⟨

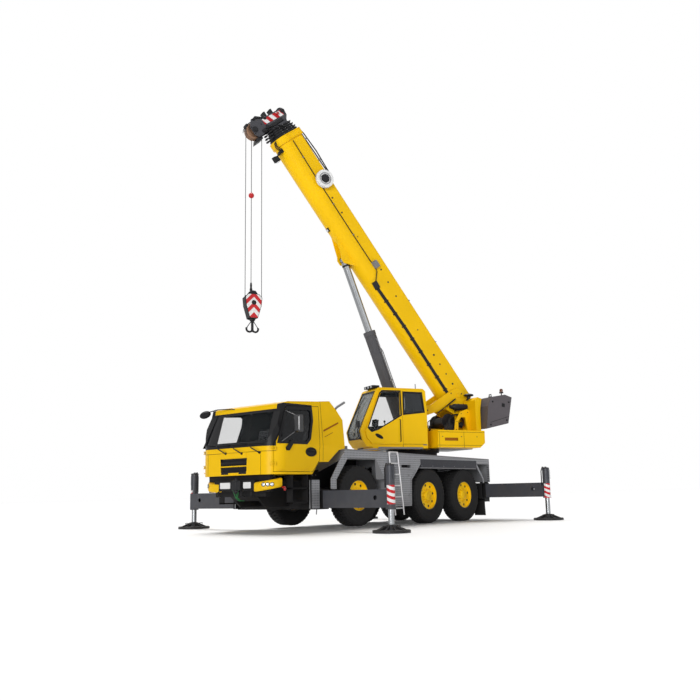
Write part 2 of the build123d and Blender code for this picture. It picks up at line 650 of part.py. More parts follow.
# ---- boom ---------------------------------------------------------------------------
def boom_profile(shrink, grow=0.0):
    """U-shaped box: flat flanks above, round belly below."""
    w = boom_w - shrink + 2 * grow
    h = boom_h - shrink + 2 * grow
    top = Pos(0, (h / 2 - (h - w / 2) / 2)) * Rectangle(w, h - w / 2)
    top = fillet(top.vertices().sort_by(Axis.Y)[-2:], 55 if w > 200 else 10)
    belly = Pos(0, -h / 2 + w / 2) * Circle(w / 2)
    return top + belly


def boom_tube(shrink, s0, s1, wall, grow=0.0):
    section = boom_profile(shrink, grow) - boom_profile(shrink + 2 * wall, -0.0)
    return Pos(s0, 0, 0) * extrude(Plane.YZ * section, amount=s1 - s0)


def boom_base():
    tube = boom_tube(0, base_rear_s, base_front_s, boom_wall)
    tube += boom_tube(0, base_front_s - 190, base_front_s, boom_wall, grow=40)
    tube -= side_plate([(base_rear_s - 1, -500), (base_rear_s - 1, 60), (-60, -250), (160, -500)], -400, 400)
    for side in (-1, 1):
        y0, y1 = sorted((side * (boom_w / 2 - boom_wall - 40), side * boom_w / 2))
        tube += pin_y(0, 0, 150, y0, y1)
        y0, y1 = sorted((side * (rod_r + 12), side * (rod_r + 46)))
        tube += side_plate([(lug_s - 360, -340), (lug_s + 770, -340), (lug_s + 150, lug_t - 60),
                            (lug_s + 60, lug_t - 120), (lug_s - 80, lug_t - 120), (lug_s - 150, lug_t - 40)], y0, y1)
        y0, y1 = sorted((side * (rod_r + 40), side * (rod_r + 62)))
        tube += pin_y(lug_s, lug_t, 70, y0, y1)
    tube -= boom_inside(0, base_rear_s - 1, base_front_s + 1)
    tube -= pin_y(0, 0, pivot_pin_r + FIT, -400, 400)
    tube += pin_y(lug_s, lug_t, eye_pin_r - FIT, -rod_r - 50, rod_r + 50)
    reel_axle = pin_y(7110, 150, 60, boom_w / 2 - 4, boom_w / 2 + 150)
    reel = pin_y(7110, 150, 250, boom_w / 2 + 60, boom_w / 2 + 72)
    reel += pin_y(7110, 150, 250, boom_w / 2 + 128, boom_w / 2 + 140)
    reel += pin_y(7110, 150, 120, boom_w / 2 + 50, boom_w / 2 + 140)
    return tube + reel_axle + reel


def boom_inside(shrink, s0, s1):
    """The room inside a section, for trimming what is welded on its wall."""
    section = boom_profile(shrink + 2 * boom_wall)
    return Pos(s0 + 500, 0, 0) * extrude(Plane.YZ * section, amount=s1 - s0)


def boom_section(i):
    shrink = i * section_step
    rear = section_rear_s + 50 * i
    front = base_front_s + collar_pitch * i
    tube = boom_tube(shrink, rear, front, boom_wall)
    collar = boom_profile(shrink - section_step + 8) - boom_profile(shrink + 2 * boom_wall)
    tube += Pos(front - collar_len, 0, 0) * extrude(Plane.YZ * collar, amount=collar_len)
    top = (boom_h - shrink) / 2
    gap = section_step / 2 - boom_wall
    for y in (-1, 1):
        y0, y1 = sorted((y * 50, y * 150))
        tube += block(rear + 20, rear + 260, y0, y1, top - 1, top + gap - SEAT)
    if i == section_count:
        tube += boom_head(front)
    return tube


def boom_head(front):
    cap = Pos(front, 0, 0) * extrude(Plane.YZ * boom_profile(section_count * section_step - 10), amount=40)
    pin_s, pin_t = head_sheave_s, head_sheave_t
    outline = [(front + 20, 280), (front + 170, 400), (pin_s + 130, 420), (pin_s + 190, 330), (pin_s + 180, -300),
               (pin_s + 300, -490), (pin_s + 290, pin_t + 60), (pin_s + 120, pin_t - 90),
               (pin_s - 120, pin_t - 90), (pin_s - 260, pin_t + 20), (pin_s - 190, -470), (front + 20, -300)]
    pieces = [cap]
    for side in (-1, 1):
        y0, y1 = sorted((side * 150, side * 180))
        pieces.append(side_plate(outline, y0, y1))
    pieces.append(pin_y(pin_s, pin_t, head_pin_r, -190, 190))
    for y in (-70, 0, 70):
        pieces.append(pin_y(pin_s, pin_t, sheave_r - rope_r - SEAT, y - 22, y + 22))
    top_s, top_t = pin_s + 110, 340
    pieces.append(pin_y(top_s, top_t, 40, -190, 190))
    for y in (-70, 0, 70):
        pieces.append(pin_y(top_s, top_t, 130, y - 22, y + 22))
    pieces.append(pin_y(pin_s + 150, -260, 30, -190, 190))
    pieces.append(pin_y(pin_s - 80, -330, 30, -190, 190))
    return fused(pieces)


# ---- luff cylinder, drawn along +x from its foot pin ----------------------------------
lug_x = pivot_x + lug_s * cos_l - lug_t * sin_l
lug_z = pivot_z + lug_s * sin_l + lug_t * cos_l
luff_len = math.hypot(lug_x - foot_x, lug_z - foot_z)
piston_x = barrel_len - 60 - rod_in - piston_len
luff_angle = math.degrees(math.atan2(lug_z - foot_z, lug_x - foot_x))
ram = Pos(foot_x, 0, foot_z) * Rot(0, -luff_angle, 0)


def luff_barrel():
    tube = bar((barrel_neck, 0, 0), (barrel_len, 0, 0), barrel_r)
    tube += bar((100, 0, 0), (barrel_neck + 10, 0, 0), foot_eye_r + 15)
    tube += bar((barrel_len - 110, 0, 0), (barrel_len, 0, 0), barrel_r + 16)
    tube += bar((0, 0, 0), (120, 0, 0), foot_eye_r - 12)
    tube += pin_y(0, 0, foot_eye_r, -foot_half + 25, foot_half - 25)
    tube += pin_y(0, 0, foot_pin_r, -foot_half, foot_half)
    tube -= bar((barrel_neck + 10, 0, 0), (barrel_len + 1, 0, 0), barrel_bore_r)
    tube += bar((barrel_len - 60, 0, 0), (barrel_len, 0, 0), barrel_r) - bar(
        (barrel_len - 61, 0, 0), (barrel_len + 1, 0, 0), rod_r + SEAT)
    return tube


def luff_rod():
    rod = bar((piston_x, 0, 0), (luff_len - rod_eye_r + 20, 0, 0), rod_r)
    rod += bar((piston_x, 0, 0), (piston_x + piston_len, 0, 0), barrel_bore_r - SEAT)
    rod += pin_y(luff_len, 0, rod_eye_r, -eye_half, eye_half)
    return rod - pin_y(luff_len, 0, eye_pin_r, -eye_half - 20, eye_half + 20)


# ---- hook and its ropes -----------------------------------------------------------------
fall_x = pivot_x + head_sheave_s * cos_l - head_sheave_t * sin_l
fall_z = pivot_z + head_sheave_s * sin_l + head_sheave_t * cos_l


def hoist_ropes():
    falls = [bar((fall_x + dx, y, block_top_z - 140), (fall_x + dx, y, fall_z), rope_r)
             for dx, y in ((sheave_r, 70), (-sheave_r, 70))]
    loop = Pos(fall_x, 70, fall_z) * Rot(90, 0, 0) * Torus(sheave_r, rope_r)
    loop -= block(fall_x - 300, fall_x + 300, 0, 140, fall_z - 300, fall_z)
    falls = [fused([falls[0], falls[1], loop])]
    falls.append(bar((fall_x, -111, block_top_z + 300), (fall_x, -111, fall_z - head_pin_r - SEAT), rope_r))
    return falls


def hook_block():
    plates = []
    z1, z0 = block_top_z, block_top_z - 640
    for side in (-1, 1):
        y0, y1 = sorted((side * 96, side * 120))
        plates.append(side_plate([(fall_x - 230, z1 - 90), (fall_x - 150, z1), (fall_x + 150, z1),
                                  (fall_x + 230, z1 - 90), (fall_x + 210, z1 - 300), (fall_x + 110, z0),
                                  (fall_x - 110, z0), (fall_x - 210, z1 - 300)], y0, y1)
                      - pin_y(fall_x - 150, z1 - 330, 34, y0 - 1, y1 + 1)
                      - pin_y(fall_x + 150, z1 - 330, 34, y0 - 1, y1 + 1))
    sheave = pin_y(fall_x, z1 - 230, sheave_r - rope_r - SEAT, 50, 90)
    sheave += pin_y(fall_x, z1 - 230, 45, -130, 130)
    trunnion = block(fall_x - 70, fall_x + 70, -120, 120, z0 - 10, z0 + 110)
    socket = bar((fall_x, -108, z1 - 40), (fall_x, -108, z1 + 300), 26)
    eye_z = hook_bottom_z + hook_ring_r + hook_stock_r
    neck = bar((fall_x, 0, eye_z - hook_ring_r), (fall_x, 0, z0 + 10), 34)
    horns = []
    for side in (-1, 1):
        centre = fall_x + side * hook_ring_r
        ring = Pos(centre, 0, eye_z) * Rot(90, 0, 0) * Torus(hook_ring_r, hook_stock_r)
        ring -= block(fall_x - 400, fall_x + 400, -60, 60, eye_z + 30, eye_z + 400)
        tip_x = centre + side * (hook_ring_r - 2)
        latch = bar((tip_x, 0, eye_z + 15), (fall_x + side * 20, 0, eye_z + 215), 10)
        horns += [ring, latch]
    return fused(plates + [sheave, trunnion, socket, neck] + horns)


# ---- write every node ------------------------------------------------------------------------
write("chassis_frame", chassis_frame())
write("deck_and_guards", deck_and_guards())
write("axle_beams", axle_beams())
write("power_unit", block(2900, 4150, -400, 400, rail_top_z + SEAT, 1680))
shell, doors, panes, glass = carrier_cab_pieces()
write("carrier_cab", shell)
write("carrier_cab_glass", glass)
write("carrier_cab_interior", cab_interior())
write("cab_seats", cab_seats())
write("front_bumper", front_bumper())
write("cab_mirrors", front_mirror())
write("door_mirror_left", door_mirror())
for side, name in ((-1, "right"), (1, "left")):
    write(f"cab_door_{name}", doors[(side + 1) // 2])
    write(f"cab_door_glass_{name}", panes[(side + 1) // 2])
for number, x, z, _ in axle_rows:
    for side, name in ((-1, "right"), (1, "left")):
        write(f"knuckle_{number}_{name}", knuckle(x, z, side))
        write(f"rim_{number}_{name}", rim(x, z, side))
        write(f"tyre_{number}_{name}", tyre(x, z, side))
outrigger_rows = [
    ("front", front_jack_x, front_beam_z, front_jack_stroke),
    ("rear", rear_jack_x, rear_beam_z, rear_jack_stroke),
]
for end, x, beam_z, stroke in outrigger_rows:
    for side, name in ((-1, "right"), (1, "left")):
        write(f"outrigger_beam_{end}_{name}", outrigger_beam(x, beam_z, side))
        write(f"outrigger_jack_{end}_{name}", jack_leg(x, side, stroke))
write("superstructure_frame", superstructure_frame(), turn)
write("counterweight", counterweight(), turn)
write("hoist_winch", hoist_winch(), turn)
op_shell, op_glass, op_door, op_pane, op_seat = operator_cab_pieces()
write("operator_cab", op_shell, turn)
write("operator_cab_glass", op_glass, turn)
write("operator_seat", op_seat, turn)
write("operator_door", op_door, turn)
write("operator_door_glass", op_pane, turn)
write("boom_base", boom_base(), turn * luff)
for i in range(1, section_count + 1):
    write(f"boom_section_{i}", boom_section(i), turn * luff)
write("luff_barrel", luff_barrel(), turn * ram)
write("luff_rod", luff_rod(), turn * ram)
write("hoist_ropes", hoist_ropes(), turn)
write("hook_block", hook_block(), turn)
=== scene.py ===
import bpy, bmesh, json, math
from mathutils import Vector, Matrix


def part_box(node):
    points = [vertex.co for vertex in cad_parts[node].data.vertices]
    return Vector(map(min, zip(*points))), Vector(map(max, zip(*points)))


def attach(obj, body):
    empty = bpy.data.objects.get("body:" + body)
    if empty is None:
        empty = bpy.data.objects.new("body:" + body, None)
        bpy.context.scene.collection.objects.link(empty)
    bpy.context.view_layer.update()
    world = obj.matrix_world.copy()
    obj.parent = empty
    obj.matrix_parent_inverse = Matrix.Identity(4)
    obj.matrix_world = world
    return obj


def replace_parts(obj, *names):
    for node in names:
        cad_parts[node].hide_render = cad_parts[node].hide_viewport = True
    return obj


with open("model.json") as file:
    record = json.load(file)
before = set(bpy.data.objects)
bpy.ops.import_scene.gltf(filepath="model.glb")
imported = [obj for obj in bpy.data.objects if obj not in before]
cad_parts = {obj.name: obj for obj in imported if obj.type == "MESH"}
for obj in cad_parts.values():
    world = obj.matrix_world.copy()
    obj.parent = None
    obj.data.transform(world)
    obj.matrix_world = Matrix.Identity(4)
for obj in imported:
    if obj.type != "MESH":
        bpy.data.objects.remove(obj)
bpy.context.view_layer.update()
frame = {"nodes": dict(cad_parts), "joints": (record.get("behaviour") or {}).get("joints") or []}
print("frame loaded:", len(frame["nodes"]), "nodes")

joints = {j["name"]: j for j in frame["joints"]}
slewAxis = Vector(joints["slew"]["pos_m"])
superX = -Vector(joints["operator_door"]["axis"])
superY = Vector((-superX.y, superX.x, 0))
boomPivot = Vector(joints["luff"]["pos_m"])
boomS = Vector(joints["telescope_1"]["axis"])
boomT = boomS.cross(superY)
up = Vector((0, 0, 1))
ramOut = -Vector(joints["luff_barrel_slide"]["axis"])
ramEye = Vector(joints["luff_rod_eye"]["pos_m"])
fallPivot = Vector(joints["fall_swing"]["pos_m"])


def plain(x, y, z):  # the frame's own axes
    return Vector((x, y, z))


def veh(x, y, z):  # carrier: x ahead of the slewing axis, y left, z above the ground
    return Vector((x + slewAxis.x, y, z))


def sup(x, y, z):  # superstructure, turned with the boom
    return Vector((slewAxis.x, 0, 0)) + superX * x + superY * y + up * z


def boom(s, y, t):  # boom: s out from its pivot, t above its middle
    return boomPivot + boomS * s + superY * y + boomT * t


def ram(s, y, t):  # luffing cylinder, s back from the rod's eye
    return ramEye - ramOut * s + superY * y + ramOut.cross(superY) * t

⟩

Problem to solve: Output, from the data above, the lines from the line with "luff_barrel(), turn * ram)" to the line with "if empty is" exactly as they stand, both ends included and nothing else.

Response to this exercise:
write("luff_barrel", luff_barrel(), turn * ram)
write("luff_rod", luff_rod(), turn * ram)
write("hoist_ropes", hoist_ropes(), turn)
write("hook_block", hook_block(), turn)
=== scene.py ===
import bpy, bmesh, json, math
from mathutils import Vector, Matrix


def part_box(node):
    points = [vertex.co for vertex in cad_parts[node].data.vertices]
    return Vector(map(min, zip(*points))), Vector(map(max, zip(*points)))


def attach(obj, body):
    empty = bpy.data.objects.get("body:" + body)
    if empty is None:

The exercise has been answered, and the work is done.